Genèse – Chapitre 11 – Traduction du rabbinat

Une nouvelle fois, malgré l’épisode du déluge, les hommes vont désobéir à leur créateur. Alors qu’il est dit précédemment au début de notre paracha : Dieu bénit Noé et ses fils, en leur disant : « Croissez et multipliez, et remplissez la terre ! (Gn, 9-1), les hommes se décident pourtant à bâtir une tour afin de ne pas se disperser sur la terre.

Au-delà de ce qui semble une simple désobéissance, arrêtons-nous également un instant sur le verset 4 : et une tour dont le sommet atteigne le ciel.

Cette information supplémentaire semble nous indiquer que l’homme, non content de désobéir à son créateur, ne souhaite pas non plus se contenter de l’alliance que Dieu a établie avec les créatures de la terre, ainsi qu’il est dit :

L’arc étant dans les nuages, je le regarderai et me rappellerai le pacte perpétuel de Dieu avec toutes les créatures vivantes qui sont sur la terre. Dieu dit à Noé : « C’est là le signe de l’alliance que j’ai établie entre moi et toutes les créatures de la terre. » (Gn, 9 – 16,17)

Il est possible d’en déduire que par cette volonté d’atteindre le ciel, les hommes expriment la volonté d’accéder à une connaissance qui leur permettrait d’être « l’égal de Dieu », au risque, pourquoi pas, de se prendre eux-mêmes pour ce qu’ils ne sont pas. L’homme ne risque-t-il pas ainsi de se « brûler les ailes », comme nous l’indique également la mythologie grecque (que les Maccabées me pardonnent) avec Dédale et Icare ?

[217] Le pêcheur qui surprend le poisson au fer de sa ligne tremblante, le berger appuyé sur sa houlette, et le laboureur sur sa charrue, en voyant des mortels voler au-dessus de leurs têtes, s’étonnent d’un tel prodige, et les prennent pour des dieux. Déjà ils avaient laissé à gauche Samos, consacrée à Junon ; derrière eux étaient Délos et Paros. Ils se trouvaient à la droite de Lébynthos et de Calymné, en miel si fertile, lorsque le jeune Icare, devenu trop imprudent dans ce vol qui plaît à son audace, veut s’élever jusqu’au cieux, abandonne son guide, et prend plus haut son essor. Les feux du soleil amollissent la cire de ses ailes ; elle fond dans les airs ; il agite, mais en vain, ses bras, qui, dépouillés du plumage propice, ne le soutiennent plus. Pâle et tremblant, il appelle son père, et tombe dans la mer, qui reçoit et conserve son nom.
Dédale et Icare (VIII, 183-235) – Ovide – Les Métamorphoses – VIII

Comme si s’approcher de « La Vérité absolue » ne pouvait conduire l’homme qu’à sa perte !
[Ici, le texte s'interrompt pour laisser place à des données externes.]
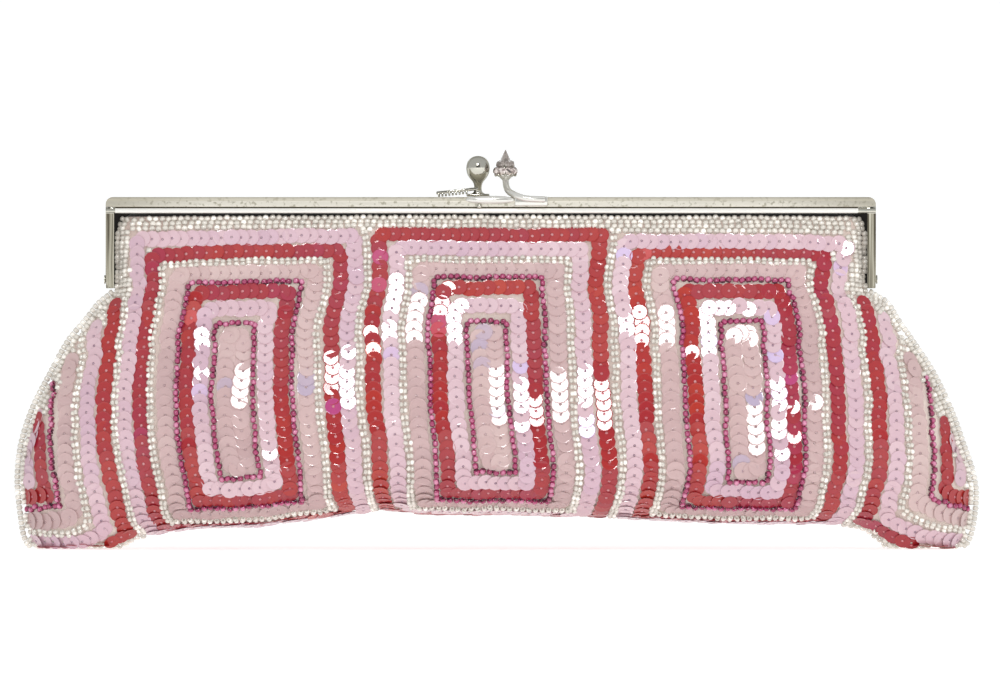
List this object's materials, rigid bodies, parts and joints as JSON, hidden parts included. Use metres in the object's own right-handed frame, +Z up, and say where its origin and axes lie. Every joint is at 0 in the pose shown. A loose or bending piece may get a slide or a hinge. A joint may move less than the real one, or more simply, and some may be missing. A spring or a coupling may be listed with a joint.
{
  "type": "sequin clutch bag with kiss-lock frame",
  "caption": "Crescent clutch pouch covered in sequins and seed beads, hung in a hinged metal frame closed by two crossing knobs.",
  "frame": {"origin": "on the floor, under the middle of the bag's overall width and depth", "axes": "+Z up from the feet to the knobs, +X along the bar to the right as seen from the front, -Y out of the front panel"},
  "size_m": [0.2871, 0.0502, 0.1185],
  "materials": {
    "beaded_cloth": "cloth paved with glossy sequins and seed beads in pink, red and cream bands",
    "nickel": "polished nickel plate with a slightly duller front band",
    "crystal": "faceted stones, clear to pale pink",
    "seed_beads": "clear silver-lined glass beads"
  },
  "bodies": {
    "root": {"front_panel": "beaded_cloth", "back_panel": "beaded_cloth", "front_frame": "nickel", "back_frame": "nickel", "hinge_pin_left": "nickel", "hinge_pin_right": "nickel", "front_clasp_arm": "nickel", "back_clasp_arm": "nickel", "clasp_rivet": "nickel", "crystal_knob": "crystal", "side_edging_left": "seed_beads", "side_edging_right": "seed_beads"}
  },
  "joints": []
}
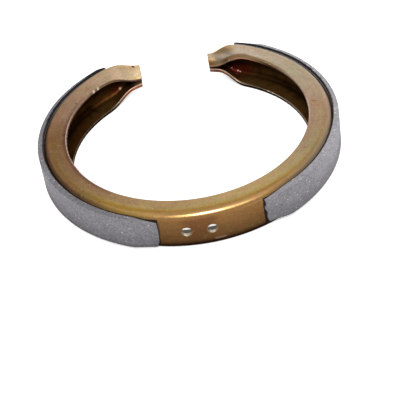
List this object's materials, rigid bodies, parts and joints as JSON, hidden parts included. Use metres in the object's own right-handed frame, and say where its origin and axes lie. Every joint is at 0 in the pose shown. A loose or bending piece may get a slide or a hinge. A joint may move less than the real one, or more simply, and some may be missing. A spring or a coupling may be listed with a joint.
{
  "type": "brake shoe",
  "caption": "Open-ring pressed-steel channel shoe with bonded friction linings on its outside and flattened ends, for a small drum parking brake.",
  "frame": {"origin": "on the ring's axis, in the plane the lower flange rests on", "axes": "+Z along the ring's axis, -Y towards the pair of holes in the band, so the opening between the ends is on the +Y side; +X to the right seen from the holes"},
  "size_m": [0.19, 0.1798, 0.0251],
  "materials": {
    "coated_steel": "satin yellow-brown chromate over pressed steel",
    "friction_lining": "ground, granular friction compound",
    "adhesive": "cured dark adhesive"
  },
  "bodies": {
    "root": {"shoe_channel": "coated_steel", "lining_left": "friction_lining", "lining_right": "friction_lining", "bond_left": "adhesive", "bond_right": "adhesive"}
  },
  "joints": []
}
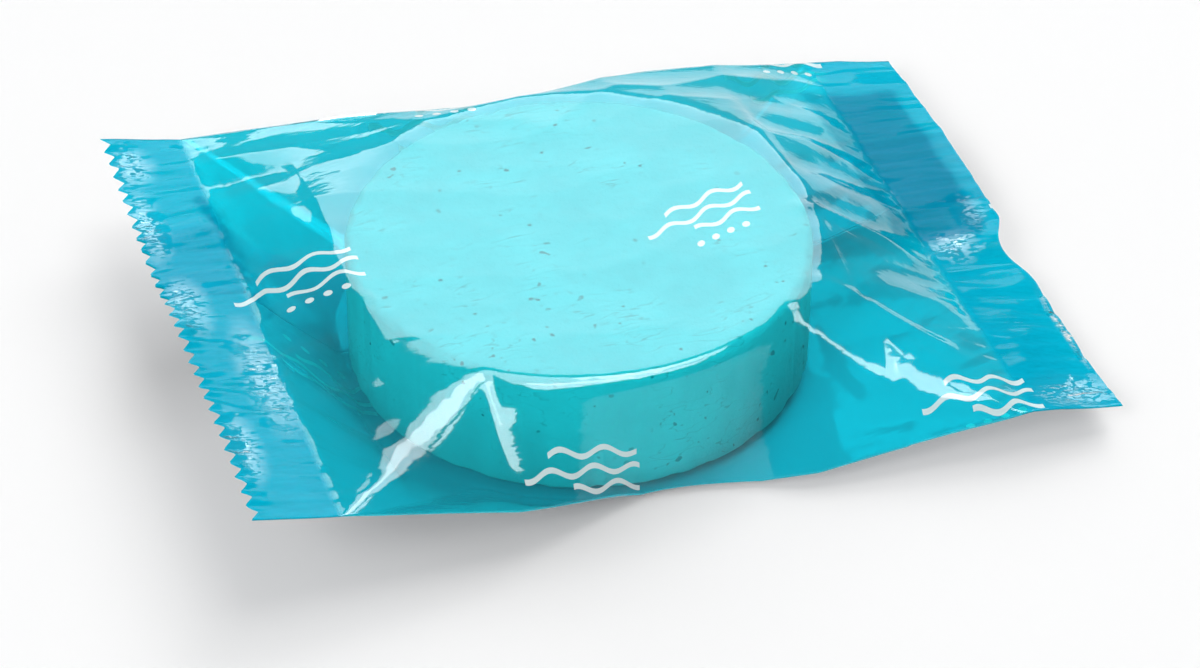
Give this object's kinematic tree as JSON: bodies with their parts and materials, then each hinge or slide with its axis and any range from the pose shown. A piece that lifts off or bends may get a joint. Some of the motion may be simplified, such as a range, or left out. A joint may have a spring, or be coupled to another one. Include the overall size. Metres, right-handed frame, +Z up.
{
  "type": "wrapped pool tablet",
  "caption": "Round pressed water-care tablet sealed in a see-through film pouch with crimped ends and a folded back seam.",
  "frame": {"origin": "on the tablet's axis, at the level of the surface that the pouch lies on", "axes": "+X along the pouch from the toothed end to the straight end, +Y towards the back, +Z up along the tablet's axis"},
  "size_m": [0.1436, 0.1026, 0.0246],
  "materials": {
    "tablet": "matt pressed powder",
    "film": "glossy tinted plastic film"
  },
  "bodies": {
    "root": {"tablet": "tablet", "film_wrapper": "film"}
  },
  "joints": []
}
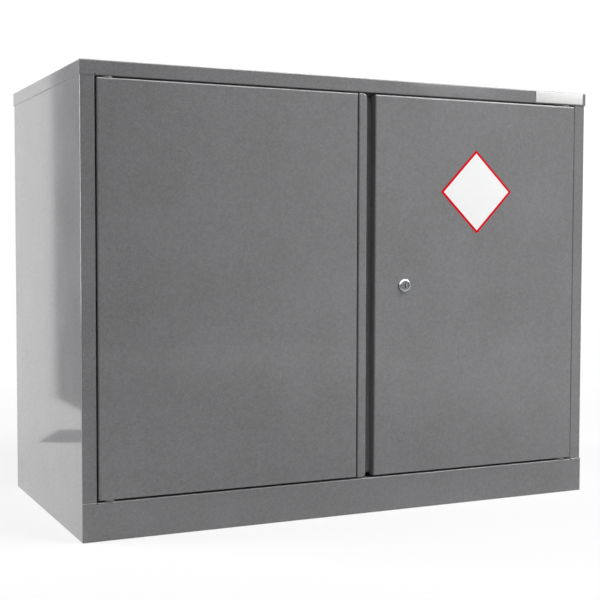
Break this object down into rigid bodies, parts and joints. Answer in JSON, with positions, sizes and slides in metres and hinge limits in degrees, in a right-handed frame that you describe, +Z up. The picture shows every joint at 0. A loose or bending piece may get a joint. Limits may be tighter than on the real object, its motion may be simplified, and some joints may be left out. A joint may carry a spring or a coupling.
{
  "type": "two-door low storage cabinet",
  "caption": "Low sheet-steel cabinet with hinged doors on corner pivots, folded finger pull, cam lock with rods, shoot bolts, spill shelf and liquid-tight base.",
  "frame": {"origin": "middle of the footprint, on the floor", "axes": "+X to the viewer's right, +Y to the back, +Z up; the doors face -Y"},
  "size_m": [0.915, 0.4635, 0.711],
  "materials": {
    "grey_powder_coat": "semi-gloss fine-texture powder coat",
    "zinc_plated_steel": "bright zinc plate",
    "lock_chrome": "polished chrome plate",
    "pale_nylon": "moulded",
    "black_rubber": "moulded"
  },
  "bodies": {
    "carcass": {"side_panel_left": "grey_powder_coat", "side_panel_right": "grey_powder_coat", "back_panel": "grey_powder_coat", "top_cap": "grey_powder_coat", "door_stop_rail": "grey_powder_coat", "plinth_front": "grey_powder_coat", "base_sump": "grey_powder_coat", "shelf_tray": "grey_powder_coat", "sill_glide": "pale_nylon", "shelf_upright_front_left": "grey_powder_coat", "shelf_clip_front_left": "zinc_plated_steel", "shelf_upright_front_right": "grey_powder_coat", "shelf_clip_front_right": "zinc_plated_steel", "shelf_upright_rear_left": "grey_powder_coat", "shelf_clip_rear_left": "zinc_plated_steel", "shelf_upright_rear_right": "grey_powder_coat", "shelf_clip_rear_right": "zinc_plated_steel", "pivot_pins_left": "zinc_plated_steel", "pivot_pins_right": "zinc_plated_steel", "door_buffers": "black_rubber"},
    "left_door": {"left_door_skin": "grey_powder_coat", "left_door_stiffener": "grey_powder_coat", "pivot_bushes_left": "pale_nylon", "door_pivot_plates_left": "zinc_plated_steel", "top_bolt_guide": "zinc_plated_steel", "bottom_bolt_guide": "zinc_plated_steel"},
    "right_door": {"right_door_skin": "grey_powder_coat", "right_door_stiffener": "grey_powder_coat", "pivot_bushes_right": "pale_nylon", "door_pivot_plates_right": "zinc_plated_steel", "finger_pull_strip": "grey_powder_coat", "lock_body": "lock_chrome", "lock_nut": "zinc_plated_steel", "upper_rod_guide": "zinc_plated_steel", "lower_rod_guide": "zinc_plated_steel"},
    "lock": {"lock_plug": "lock_chrome", "lock_crank": "zinc_plated_steel"},
    "upper_rod": {"upper_rod": "zinc_plated_steel"},
    "lower_rod": {"lower_rod": "zinc_plated_steel"},
    "top_bolt": {"top_bolt": "zinc_plated_steel"},
    "bottom_bolt": {"bottom_bolt": "zinc_plated_steel"}
  },
  "joints": [
    {"name": "left_door_hinge", "type": "hinge", "parent": "carcass", "child": "left_door", "pos_m": [-0.415, -0.2215, 0], "axis": [0, 0, -1], "range_deg": [0, 130]},
    {"name": "right_door_hinge", "type": "hinge", "parent": "carcass", "child": "right_door", "pos_m": [0.415, -0.2215, 0], "axis": [0, 0, 1], "range_deg": [0, 130]},
    {"name": "lock_turn", "type": "hinge", "parent": "right_door", "child": "lock", "pos_m": [0.087, -0.2305, 0.374], "axis": [0, 1, 0], "range_deg": [0, 90]},
    {"name": "upper_rod_slide", "type": "slide", "parent": "right_door", "child": "upper_rod", "axis": [0, 0, 1], "range_m": [0, 0.0184]},
    {"name": "lower_rod_slide", "type": "slide", "parent": "right_door", "child": "lower_rod", "axis": [0, 0, -1], "range_m": [0, 0.0184]},
    {"name": "top_bolt_slide", "type": "slide", "parent": "left_door", "child": "top_bolt", "axis": [0, 0, 1], "range_m": [0, 0.015]},
    {"name": "bottom_bolt_slide", "type": "slide", "parent": "left_door", "child": "bottom_bolt", "axis": [0, 0, -1], "range_m": [0, 0.015]}
  ],
  "couplings": [
    {"joint": "lock_turn", "follows": "upper_rod_slide", "rad_per_m": 85.3},
    {"joint": "lower_rod_slide", "follows": "upper_rod_slide", "ratio": 1}
  ]
}
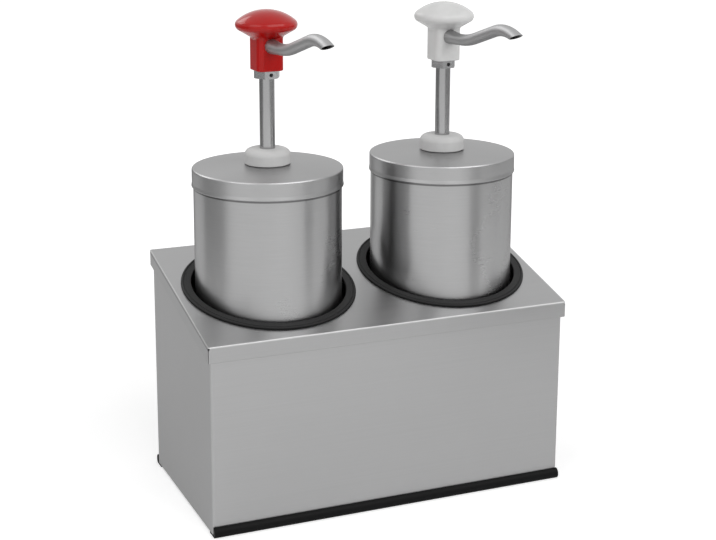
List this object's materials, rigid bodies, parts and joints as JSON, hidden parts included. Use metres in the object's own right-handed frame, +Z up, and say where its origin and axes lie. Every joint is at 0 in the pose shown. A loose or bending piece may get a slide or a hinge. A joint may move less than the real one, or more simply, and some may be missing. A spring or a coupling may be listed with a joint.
{
  "type": "sauce dispenser",
  "caption": "Countertop sauce dispenser: lift-out pots with push pumps in a slope-topped steel housing; pressing a knob sends sauce out of its swan-neck spout.",
  "frame": {"origin": "centre of the housing's footprint on the table top", "axes": "+X to the right along the front, +Y from the front to the back, +Z up; the spouts point towards -Y"},
  "size_m": [0.38, 0.2525, 0.4903],
  "materials": {
    "sheet_steel": "fine satin",
    "pot_steel": "fine satin",
    "pump_steel": "polished",
    "black_rubber": "matte",
    "seal_rubber": "matte",
    "white_plastic": "satin",
    "natural_plastic": "satin",
    "red_plastic": "gloss",
    "white_head_plastic": "gloss"
  },
  "bodies": {
    "housing": {"housing_body": "sheet_steel", "top_cover": "sheet_steel", "base_plate": "sheet_steel", "front_foot_strip": "black_rubber", "rear_foot_strip": "black_rubber", "trim_ring_left": "black_rubber", "trim_ring_right": "black_rubber"},
    "pot_left": {"container_left": "pot_steel"},
    "pump_left": {"lid_left": "pot_steel", "lid_gasket_left": "seal_rubber", "collar_left": "white_plastic", "pump_barrel_left": "natural_plastic", "foot_valve_left": "white_plastic", "spring_seat_left": "pump_steel", "return_spring_left": "pump_steel"},
    "piston_left": {"piston_left": "white_plastic", "piston_seal_left": "seal_rubber", "ball_stop_pin_left": "pump_steel"},
    "head_left": {"plunger_tube_left": "pump_steel", "head_nut_left": "pump_steel", "nut_set_screw_left": "pump_steel", "pump_head_left": "red_plastic", "spout_left": "pump_steel"},
    "inlet_left": {"inlet_ball_left": "pump_steel"},
    "outlet_left": {"outlet_ball_left": "pump_steel"},
    "pot_right": {"container_right": "pot_steel"},
    "pump_right": {"lid_right": "pot_steel", "lid_gasket_right": "seal_rubber", "collar_right": "white_plastic", "pump_barrel_right": "natural_plastic", "foot_valve_right": "white_plastic", "spring_seat_right": "pump_steel", "return_spring_right": "pump_steel"},
    "piston_right": {"piston_right": "white_plastic", "piston_seal_right": "seal_rubber", "ball_stop_pin_right": "pump_steel"},
    "head_right": {"plunger_tube_right": "pump_steel", "head_nut_right": "pump_steel", "nut_set_screw_right": "pump_steel", "pump_head_right": "white_head_plastic", "spout_right": "pump_steel"},
    "inlet_right": {"inlet_ball_right": "pump_steel"},
    "outlet_right": {"outlet_ball_right": "pump_steel"}
  },
  "joints": [
    {"name": "pot_lift_left", "type": "slide", "parent": "housing", "child": "pot_left", "axis": [0, 0, 1], "range_m": [0, 0.26]},
    {"name": "lid_lift_left", "type": "slide", "parent": "pot_left", "child": "pump_left", "axis": [0, 0, 1], "range_m": [0, 0.34]},
    {"name": "pump_stroke_left", "type": "slide", "parent": "pump_left", "child": "piston_left", "axis": [0, 0, -1], "range_m": [0, 0.06], "stiffness_N_per_m": 250, "springref_m": -0.03, "deforming": ["return_spring_left"]},
    {"name": "head_turn_left", "type": "hinge", "parent": "piston_left", "child": "head_left", "pos_m": [-0.095, 0, 0.432], "axis": [0, 0, 1], "continuous": true},
    {"name": "inlet_lift_left", "type": "slide", "parent": "pump_left", "child": "inlet_left", "axis": [0, 0, 1], "range_m": [0, 0.003]},
    {"name": "outlet_lift_left", "type": "slide", "parent": "piston_left", "child": "outlet_left", "axis": [0, 0, 1], "range_m": [0, 0.003]},
    {"name": "pot_lift_right", "type": "slide", "parent": "housing", "child": "pot_right", "axis": [0, 0, 1], "range_m": [0, 0.26]},
    {"name": "lid_lift_right", "type": "slide", "parent": "pot_right", "child": "pump_right", "axis": [0, 0, 1], "range_m": [0, 0.34]},
    {"name": "pump_stroke_right", "type": "slide", "parent": "pump_right", "child": "piston_right", "axis": [0, 0, -1], "range_m": [0, 0.06], "stiffness_N_per_m": 250, "springref_m": -0.03, "deforming": ["return_spring_right"]},
    {"name": "head_turn_right", "type": "hinge", "parent": "piston_right", "child": "head_right", "pos_m": [0.095, 0, 0.432], "axis": [0, 0, 1], "continuous": true},
    {"name": "inlet_lift_right", "type": "slide", "parent": "pump_right", "child": "inlet_right", "axis": [0, 0, 1], "range_m": [0, 0.003]},
    {"name": "outlet_lift_right", "type": "slide", "parent": "piston_right", "child": "outlet_right", "axis": [0, 0, 1], "range_m": [0, 0.003]}
  ]
}
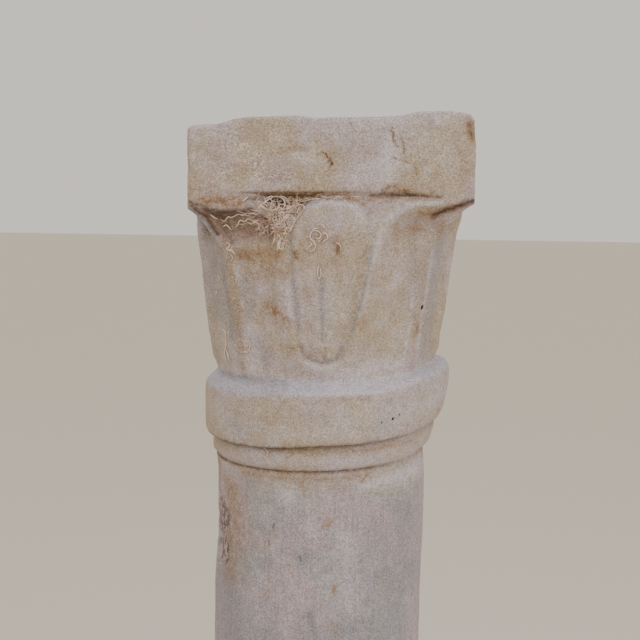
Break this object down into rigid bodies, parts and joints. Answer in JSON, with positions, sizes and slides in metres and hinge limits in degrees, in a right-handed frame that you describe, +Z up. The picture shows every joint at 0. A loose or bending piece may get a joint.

Dans notre rapport à l’humain pourtant, la recherche de la vérité ne saurait être vue négativement. Bien au contraire. Ainsi, la sentence 18 du premier chapitre des Pirké Avot de nous rappeler :

Rabbi Chimôn, fils de Gamliel, disait : « par trois choses le monde subsiste : le jugement, la vérité et la concorde, ainsi qu’il est dit : ‘‘C’est avec vérité, justice et paix que vous jugerez à vos portes’’ (Zacharie 8,16). »

Mais dans notre rapport au divin, pourquoi tant d’avertissements nous sont-ils donnés ? Pourquoi un tel rappel avec cette tour de Babel, qui semble indiquer que l’homme, même après l’arbre de la science du bien et du mal, n’a toujours pas compris la leçon ?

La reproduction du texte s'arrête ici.